A century ago, Theodore Roosevelt spoke to a convention assembled to revise Ohio’s constitution. Spurred by recent court decisions striking down various labor laws, Roosevelt called for reforms that would ensure that the American people had the final say over important constitutional questions. In so doing, Roosevelt attacked judicial supremacy, believing it “both absurd and degrading to make a fetish of a judge or of anyone else.”
At the center of Roosevelt’s reform agenda was a simple, albeit controversial, proposal: the recall of judicial decisions. Roosevelt summarized this by saying that, when judges decide a constitutional question, “the people should have the right to recall that decision if they think it wrong.” Interestingly, Roosevelt limited this remedy to “decision[s] by a close majority” of judges — in other words, cases where judges had “decided every which way” and where it was “foolish” to talk of any legal consensus on the issue. Therefore, Roosevelt sought to preserve a role for judicial independence in those cases where a legal consensus existed, even as he subjected closely divided constitutional decisions to a popular check.

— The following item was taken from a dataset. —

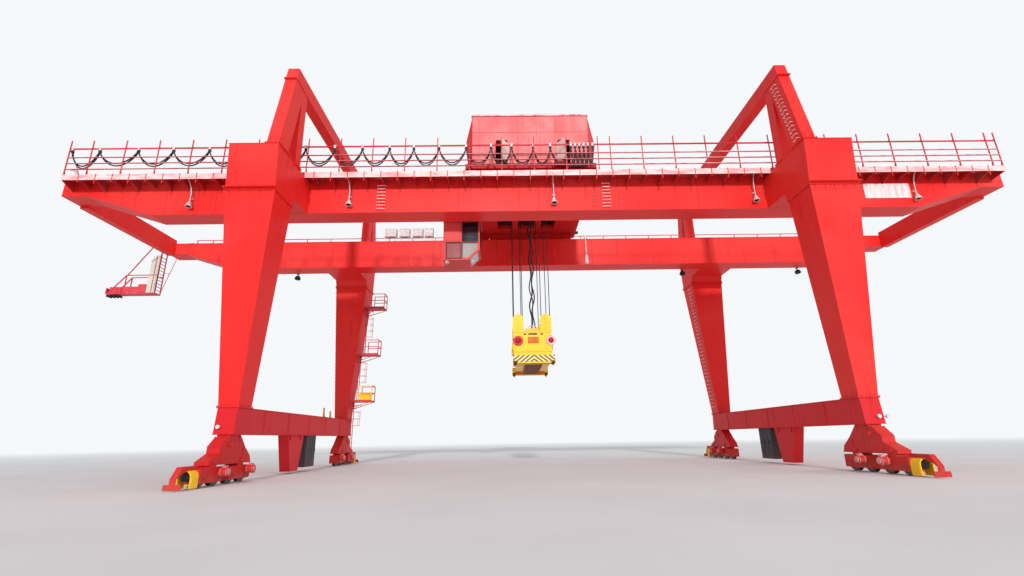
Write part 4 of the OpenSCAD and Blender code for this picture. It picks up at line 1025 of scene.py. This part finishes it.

Roosevelt offered his proposal in a time of perceived crisis — when, in the face of a conservative (and active) judiciary, many feared that people might lose their power to address the great social and economic issues of the day. Gingrich’s bombast aside, we face no such crisis today. Although the Supreme Court’s rhetoric is steeped in judicial supremacy, few scholars doubt that its decisions usually reflect the constitutional views of the American people (that is, when such views exist). Nevertheless, Roosevelt’s prescription ought to outlive its historical context.
Each term, the Supreme Court decides a handful of controversial cases by a bare majority. These decisions are all but impossible to reverse in the short term — even as they bitterly divide the justices. Furthermore, the court imperfectly reflects the constitutional views of governing coalitions over time, as the justices often maintain their positions for as long as possible to ensure that a sympathetic president can appoint their successors. Roosevelt’s proposed remedy — what might be called a “People’s Veto” — could be tailored to address these widely recognized problems.
For instance, such a veto could be reserved for 5 to 4 decisions of the Supreme Court on constitutional issues — in other words, decisions in which the majority is often attempting to push constitutional doctrine in a new direction. A People’s Veto would permit the public to weigh in, perhaps following a national petition drive or congressional authorization.
What difference might a People’s Veto make in practice? Take the most high-profile issue on the court’s current docket, the constitutionality of the Affordable Care Act’s individual mandate. Today, media reports on the “Obamacare” litigation presume that the Supreme Court will “settle” the constitutional question. With a People’s Veto, these stories would change.
Rather than anticipating a 5 to 4 decision that would “settle” the constitutional controversy, news reports would focus on whether such a decision would trigger the People’s Veto — and, if so, how the American people would likely “settle” the controversy. Over time, such thinking could change Americans’ constitutional psychology. Voters might no longer presume that the Supreme Court would get the “final say” on high-salience constitutional issues. Instead, they might ask themselves how they would decide the issue — and why.
Put another way, one does not have to hold Gingrich’s anti-court views to accept — as Roosevelt did — that the American people should play a more direct, ongoing, deliberative role in constitutional decision-making.